What separates heritage luxury resort wear brands from fast-fashion imitators comes down to a few specific competencies:

  • Fabric development: Loro Piana's linen-silk blends and lightweight cashmere didn't emerge from a trend deck but from decades of mill relationships
  • Proportion knowledge: Knowing how a wide-leg trouser needs to be cut differently for espadrilles versus sandals versus bare feet
  • Color sophistication: Understanding that resort palettes require saturation levels that read correctly in bright sunlight
  • Construction choices: French seams, hand-rolled hems, and finishing details that survive salt air and pool water
  • Versatility without compromise: Pieces that transition from beach club to dinner without requiring a complete change

Brunello Cucinelli has built much of its contemporary relevance on mastering this last point. The brand's linen suiting and featherweight cashmere hoodies occupy a space between athletic leisure and tailoring that feels native to resort contexts. It's telling that Cucinelli's most successful pieces are often those shot in Capri or Portofino, where the architecture provides context for the clothes' particular register of formality.

The Modern Resort Wardrobe

Today's strongest luxury resort wear brands understand that vacation dressing has become more nuanced. The old cruise-collection model, those February deliveries of tropical prints and espadrilles, feels increasingly disconnected from how people actually travel. Heritage houses like Loro Piana and The Row have responded by building year-round collections where resort pieces aren't segregated but integrated: linen trousers substantial enough for city wear, silk knit tanks with enough structure for dinner, cashmere that works in air conditioning.

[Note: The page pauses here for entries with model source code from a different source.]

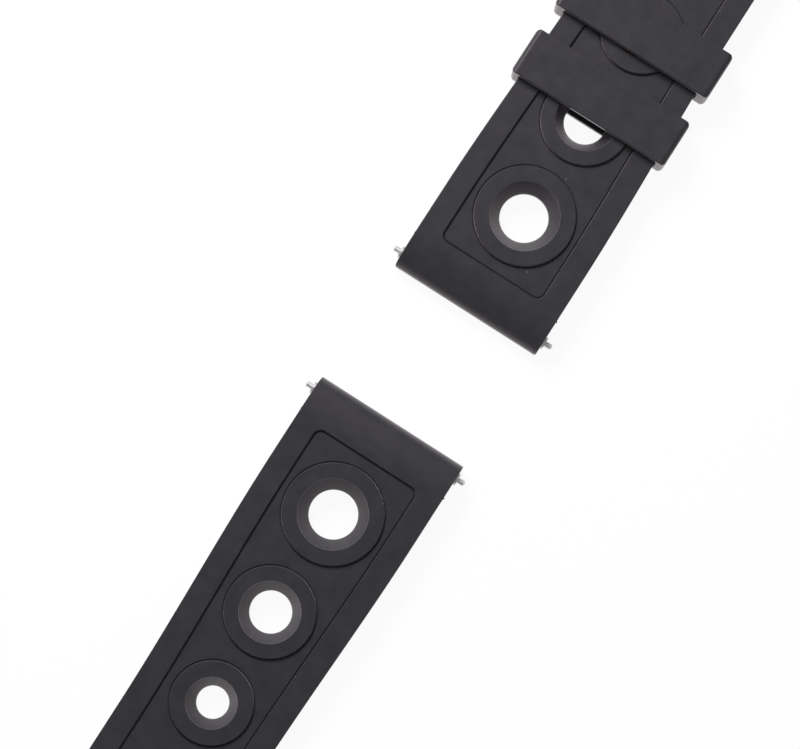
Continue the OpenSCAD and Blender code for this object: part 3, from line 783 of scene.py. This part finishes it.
def buckle_half(sizes):
    """The half that carries the buckle, lug end at y = 0."""
    end = sizes.buckle_length
    barrel = sizes.top / 2
    barrel_reach = barrel * 0.998  # leaves the two quarter turns just apart
    reach = s_blend(sizes.barrel_blend, sizes.belly)
    blend_end = end - barrel / 2
    bm = prism(lug_corners(sizes) + [
        (blend_end - sizes.barrel_blend + reach, sizes.belly, reach * SNUG, 8),
        (blend_end - reach, 0.0, reach * SNUG, 8),
        (end + barrel, 0.0, barrel_reach, 12),
        (end + barrel, sizes.top, barrel_reach, 12),
    ], sizes)
    slot_half = sizes.slot_width / 2
    slot_start = end - sizes.slot_length
    turn_end = slot_start + slot_half
    turns = [turn_end - slot_half * math.cos(math.radians(a)) for a in range(0, 91, 15)]
    panel_end = slot_start - sizes.panel_to_slot
    plain_from = panel_end + 0.002  # from here on the top is left as it is
    cut(bm, ALONG, taper_stations(sizes) + [plain_from] + turns)
    for vert in bm.verts:
        vert.co.x *= band_half_width(sizes, vert.co.y) * 2 / sizes.lug_width
    open_slot(bm, slot_half, slot_start, turn_end)
    bevel_sharp(bm, sizes.edge_radius)
    round_lug_corners(bm, sizes)
    lug_half, half = sizes.lug_width / 2, sizes.band_width / 2
    bore_across(bm, sizes.bar_at, barrel, sizes.bar_bore, (-lug_half, lug_half))
    bore_across(bm, end, barrel, sizes.bar_bore, (-half, -slot_half, slot_half, half))

    panel = panel_face(
        bm, sizes, panel_end, lambda y: band_half_width(sizes, y) - sizes.border, taper_stations(sizes), True
    )
    dress_half(bm, sizes, panel, sizes.buckle_rings, [], plain_from, lambda y: sizes.belly)
    return bm


def tail_half(sizes):
    """The half with the adjusting holes, lug end at y = 0."""
    start = sizes.tail_length - sizes.tip_length
    angles = [math.radians(TIP_DEGREES) * i / TIP_STEPS for i in range(TIP_STEPS + 1)]
    tip = [start + sizes.tip_length * math.sin(a) for a in angles]
    panel_tip = [start + (sizes.tip_length - sizes.border) * math.sin(a) for a in angles]
    end = tip.pop()
    panel_end = panel_tip.pop()
    under_end = sizes.top - sizes.tip_thickness
    bm = prism(lug_corners(sizes) + [(end, under_end, 0.0, 0), (end, sizes.top, 0.0, 0)], sizes)
    cut(bm, ALONG, taper_stations(sizes) + tip)
    for vert in bm.verts:
        vert.co.x *= tip_half_width(sizes, vert.co.y, 0.0) * 2 / sizes.lug_width
    bevel_sharp(bm, sizes.edge_radius)
    round_lug_corners(bm, sizes)
    lug_half = sizes.lug_width / 2
    bore_across(bm, sizes.bar_at, sizes.top / 2, sizes.bar_bore, (-lug_half, lug_half))

    panel = panel_face(
        bm, sizes, panel_end, lambda y: tip_half_width(sizes, y, sizes.border), taper_stations(sizes) + panel_tip,
        False
    )
    holes = [
        (sizes.hole_first + i * sizes.hole_pitch, sizes.collar_size, sizes.hole_mouth, sizes.hole_size,
         sizes.hole_mouth_depth, HOLE_SEGMENTS)
        for i in range(sizes.hole_count)
    ]
    blend_end = sizes.heel_length + sizes.blend_length
    slope = (under_end - sizes.belly) / (end - (blend_end - s_blend(sizes.blend_length, sizes.belly)))
    dress_half(
        bm, sizes, panel, sizes.tail_rings, holes, sizes.tail_length, lambda y: under_end - slope * (end - y)
    )
    return bm


def tail_place(sizes):
    """Where the tail half lies: turned round, and leaning from its heel to its tip."""
    lean = math.atan((sizes.top - sizes.tip_thickness) / (sizes.tail_length - sizes.heel_length))
    return (
        Matrix.Translation((0.0, buckle_lug_y - sizes.lug_gap, 0.0))
        @ Matrix.Rotation(math.pi, 4, "Z")
        @ Matrix.Translation((0.0, sizes.heel_length, 0.0))
        @ Matrix.Rotation(-lean, 4, "X")
        @ Matrix.Translation((0.0, -sizes.heel_length, 0.0))
    )


# ---------------------------------------------------------------- keepers and buckle


def even_places(span, parts):
    """Places that divide a span about 0 into an even number of parts."""
    return [span * i / parts for i in range(1 - parts // 2, parts // 2)]


def keeper(sizes, low, high, inner_half):
    """A loop with round corners, soft edges and a slightly hollow top strand."""
    width, depth, height = high - low
    bm = bmesh.new()
    loops = []
    for a, b, radius in (
        (width / 2, height / 2, sizes.corner), (inner_half, height / 2 - sizes.wall, sizes.inner_corner)
    ):
        known = set(bm.edges)
        corners = [(x, z, radius, 10) for x, z in ((-a, -b), (a, -b), (a, b), (-a, b))]
        outline(bm, corners, lambda x, z: (x, -depth / 2, z))
        bmesh.ops.delete(bm, geom=bm.faces[:], context="FACES_ONLY")
        loops += [edge for edge in bm.edges if edge not in known]
    bmesh.ops.bridge_loops(bm, edges=loops)
    across = [edge for edge in bm.edges if edge not in set(loops)]
    bmesh.ops.subdivide_edges(bm, edges=across, cuts=5, use_grid_fill=True)
    extrude(bm, bm.faces[:], ALONG * depth)
    bevel_sharp(bm, sizes.edge_radius, 70.0)
    cut(bm, ACROSS, even_places(width, 40))
    cut(bm, ALONG, even_places(depth, 12))
    start = width / 2 - sizes.plan_corner
    for vert in bm.verts:
        past = abs(vert.co.x) - start
        if past > 0.0:
            back = sizes.plan_corner - math.sqrt(max(sizes.plan_corner ** 2 - past ** 2, 0.0))
            vert.co.y *= (depth / 2 - back) / (depth / 2)
        if vert.co.z > 0.0:
            hollow = 1.0 - (2.0 * vert.co.x / width) ** 2
            vert.co.z -= sizes.crown * hollow * vert.co.z / (height / 2)
    bmesh.ops.translate(bm, verts=bm.verts[:], vec=(low + high) / 2)
    return bm


def softened_copy(node, edge_radius):
    """A copy of a steel piece with its edges rounded."""
    bm = bmesh.new()
    bm.from_mesh(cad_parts[node].data)
    bmesh.ops.remove_doubles(bm, verts=bm.verts[:], dist=LOOSE_POINT)
    bmesh.ops.dissolve_limit(
        bm, angle_limit=math.radians(0.6), verts=bm.verts[:], edges=bm.edges[:], use_dissolve_boundaries=False
    )
    bevel_sharp(bm, edge_radius, 32.0)
    return bm


def dress(piece, body, node):
    """Lets a piece ride on its body and stand for its node."""
    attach(piece, body)
    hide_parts(node)


# ---------------------------------------------------------------- stage


def add_table(scene, settings):
    """A round table under the strap."""
    bm = bmesh.new()
    bmesh.ops.create_circle(bm, cap_ends=True, radius=settings.table_radius, segments=96)
    mesh = bpy.data.meshes.new("table")
    bm.to_mesh(mesh)
    bm.free()
    mesh.materials.append(table_material(scene.strap_finishes, settings))
    add_object("table", mesh)


def add_surroundings(scene, settings):
    """White surroundings, plain white to the camera and weaker as a light."""
    scene.world = bpy.data.worlds.new("surroundings")
    scene.world.use_nodes = True
    tree = scene.world.node_tree
    rays = add_node(tree, "ShaderNodeLightPath", {}).outputs
    lit = add_node(
        tree, "ShaderNodeMapRange",
        {"Value": rays["Is Glossy Ray"], "To Min": settings.fill, "To Max": settings.glint}
    )
    strength = add_node(
        tree, "ShaderNodeMapRange", {"Value": rays["Is Camera Ray"], "To Min": lit.outputs["Result"], "To Max": 1.0}
    )
    set_inputs(tree.nodes["Background"], {"Color": WHITE, "Strength": strength.outputs["Result"]})


def add_key_lamp(settings):
    """A rectangular lamp past the picture's top, pointing down at the strap."""
    data = bpy.data.lights.new("key", "AREA")
    data.shape = "RECTANGLE"
    data.size, data.size_y = settings.key_size
    data.energy = settings.key
    lamp = add_object("key", data)
    away = Matrix.Rotation(settings.tilt[2] + settings.key_turn, 3, "Z") @ ALONG
    aim = ALONG * settings.key_aim
    lamp.location = aim + away * settings.key_distance + UP * settings.key_height
    lamp.rotation_euler = (aim - lamp.location).to_track_quat("-Z", "Y").to_euler()


def add_camera(scene, settings):
    """The camera at the photograph's place."""
    data = bpy.data.cameras.new("camera")
    data.sensor_fit = "HORIZONTAL"
    data.sensor_width = SENSOR_WIDTH
    data.lens = settings.focal_pixels / PHOTO_WIDTH * SENSOR_WIDTH
    data.clip_start = 0.01
    camera = add_object("camera", data)
    camera.location = (settings.camera_x, settings.camera_y, settings.camera_z)
    camera.rotation_euler = settings.tilt
    scene.camera = camera


# ---------------------------------------------------------------- operators


class STRAP_OT_stage(bpy.types.Operator):
    """Add the table, the surroundings, the key lamp and the camera"""

    bl_idname = "strap.stage"
    bl_label = "Stage"

    def execute(self, context):
        scene = context.scene
        scene.view_settings.view_transform = "Standard"
        add_table(scene, scene.strap_stage)
        add_surroundings(scene, scene.strap_stage)
        add_key_lamp(scene.strap_stage)
        add_camera(scene, scene.strap_stage)
        return {"FINISHED"}


class STRAP_OT_halves(bpy.types.Operator):
    """Add the two moulded silicone halves"""

    bl_idname = "strap.halves"
    bl_label = "Strap Halves"

    def execute(self, context):
        sizes = context.scene.strap_sizes
        for body, make, place in (
            ("buckle_half", buckle_half, Matrix.Translation(ALONG * buckle_lug_y)),
            ("tail_half", tail_half, tail_place(sizes)),
        ):
            bm = make(sizes)
            bm.transform(place)
            piece = finished_object(bm, body + "_band", material_for("moulded_silicone"))
            dress(piece, body, "strap_" + body)
        return {"FINISHED"}


class STRAP_OT_keepers(bpy.types.Operator):
    """Add the two loop keepers"""

    bl_idname = "strap.keepers"
    bl_label = "Keepers"

    def execute(self, context):
        sizes = context.scene.keeper_sizes
        for name, (low, high) in keeper_box.items():
            band_half = band_half_width(context.scene.strap_sizes, low.y - buckle_lug_y)
            bm = keeper(sizes, low, high, band_half + sizes.side_gap)
            piece = finished_object(bm, name + "_loop", material_for("moulded_silicone"))
            dress(piece, name, name)
        return {"FINISHED"}


class STRAP_OT_bars(bpy.types.Operator):
    """Finish the three sprung bars"""

    bl_idname = "strap.bars"
    bl_label = "Sprung Bars"

    def execute(self, context):
        for name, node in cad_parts.items():
            if "_bar_" in name:
                kind = "spring_wire" if name.endswith("_spring") else "turned_steel"
                node.data.materials.clear()
                node.data.materials.append(material_for(kind))
        return {"FINISHED"}


class STRAP_OT_buckle(bpy.types.Operator):
    """Add the pin buckle's frame and tongue"""

    bl_idname = "strap.buckle"
    bl_label = "Pin Buckle"

    def execute(self, context):
        sizes = context.scene.buckle_sizes
        for node, edge in (("buckle_frame", sizes.frame_edge), ("buckle_tongue", sizes.tongue_edge)):
            piece = finished_object(softened_copy(node, edge), node + "_steel", material_for("satin_steel"))
            dress(piece, node, node)
        return {"FINISHED"}


class STRAP_PT_sidebar(bpy.types.Panel):
    """Lists the strap's pieces and sizes"""

    bl_idname = "STRAP_PT_sidebar"
    bl_label = "Watch Strap"
    bl_space_type = "VIEW_3D"
    bl_region_type = "UI"
    bl_category = "Strap"

    def draw(self, context):
        column = self.layout.column()
        for operator in OPERATORS:
            column.operator(operator.bl_idname)
        for name, group in GROUPS.items():
            column.separator()
            settings = getattr(context.scene, name)
            for key in group.__annotations__:
                column.prop(settings, key)


GROUPS = {
    "strap_sizes": StrapSizes,
    "keeper_sizes": KeeperSizes,
    "buckle_sizes": BuckleSizes,
    "strap_finishes": Finishes,
    "strap_stage": StageSettings,
}
OPERATORS = (STRAP_OT_stage, STRAP_OT_halves, STRAP_OT_keepers, STRAP_OT_bars, STRAP_OT_buckle)


def register():
    for cls in (*GROUPS.values(), *OPERATORS, STRAP_PT_sidebar):
        bpy.utils.register_class(cls)
    for name, group in GROUPS.items():
        setattr(bpy.types.Scene, name, bpy.props.PointerProperty(type=group))


def unregister():
    for name in GROUPS:
        delattr(bpy.types.Scene, name)
    for cls in reversed((*GROUPS.values(), *OPERATORS, STRAP_PT_sidebar)):
        bpy.utils.unregister_class(cls)


def main():
    register()
    bpy.ops.strap.stage()
    bpy.ops.strap.halves()
    bpy.ops.strap.keepers()
    bpy.ops.strap.bars()
    bpy.ops.strap.buckle()
    bpy.context.view_layer.update()


if __name__ == "__main__":
    main()
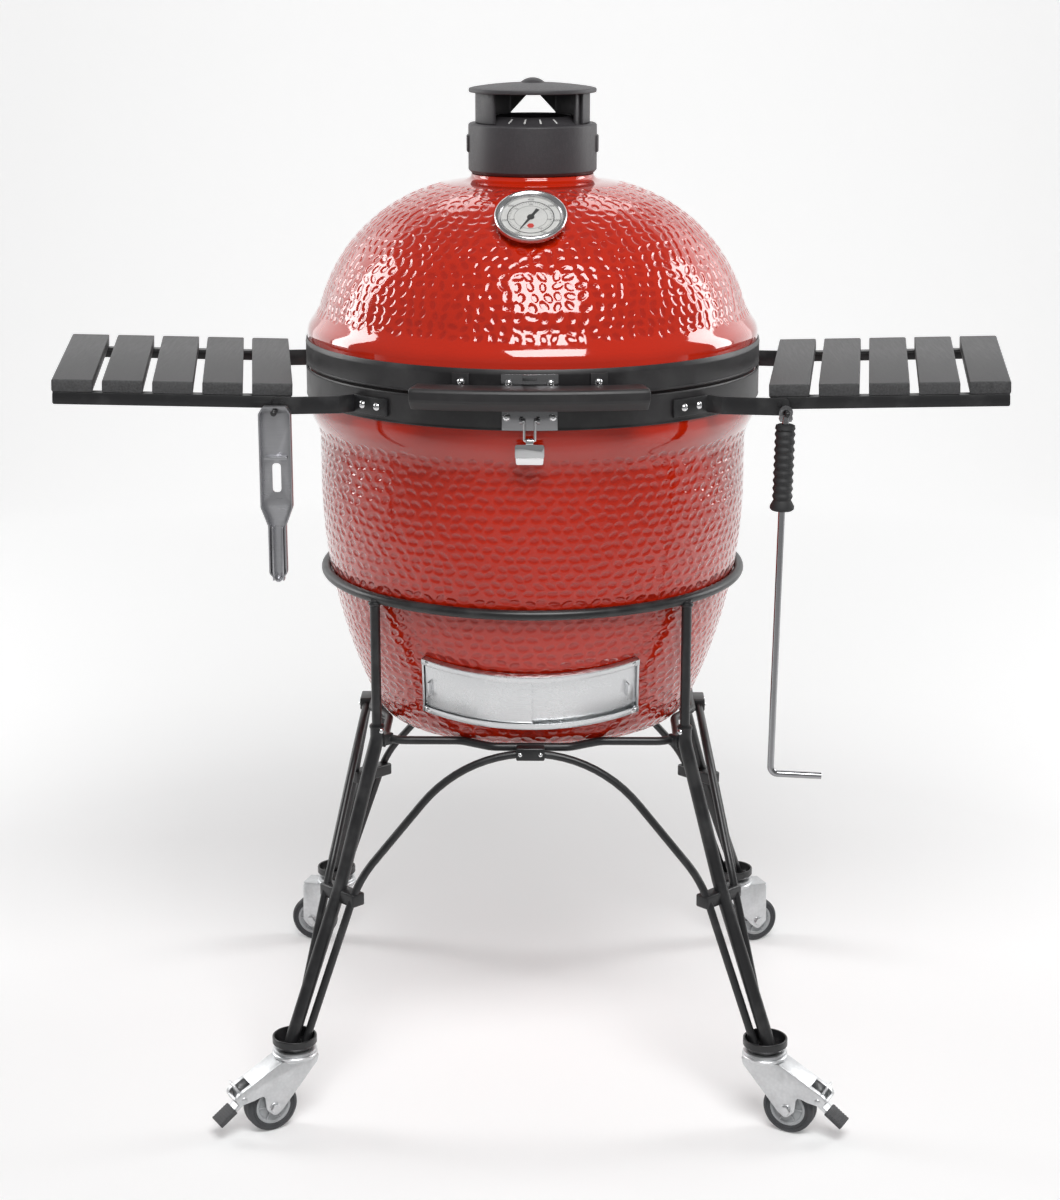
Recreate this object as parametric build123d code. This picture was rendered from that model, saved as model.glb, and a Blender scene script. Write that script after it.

Valentino's recent resort showings in locations like Kyoto and Dubai reflect this evolution, presenting collections that respond to specific climates and cultural contexts rather than a generic idea of "vacation." The house's technical cady and silk georgette pieces photograph beautifully against ancient temples or modern architecture, but more importantly, they function in heat without wilting.

The Return Journey

The test of any resort piece is whether it earns closet space once you're home. The reason certain luxury resort wear brands maintain their authority isn't just their ability to dress you for a week in Positano, but their understanding that the best vacation clothes are simply well-made warm-weather pieces freed from workwear convention. A Pucci caftan, a Hermès beach shirt, a pair of Loro Piana linen trousers: these aren't costumes for leisure but investments in a more permanent kind of ease.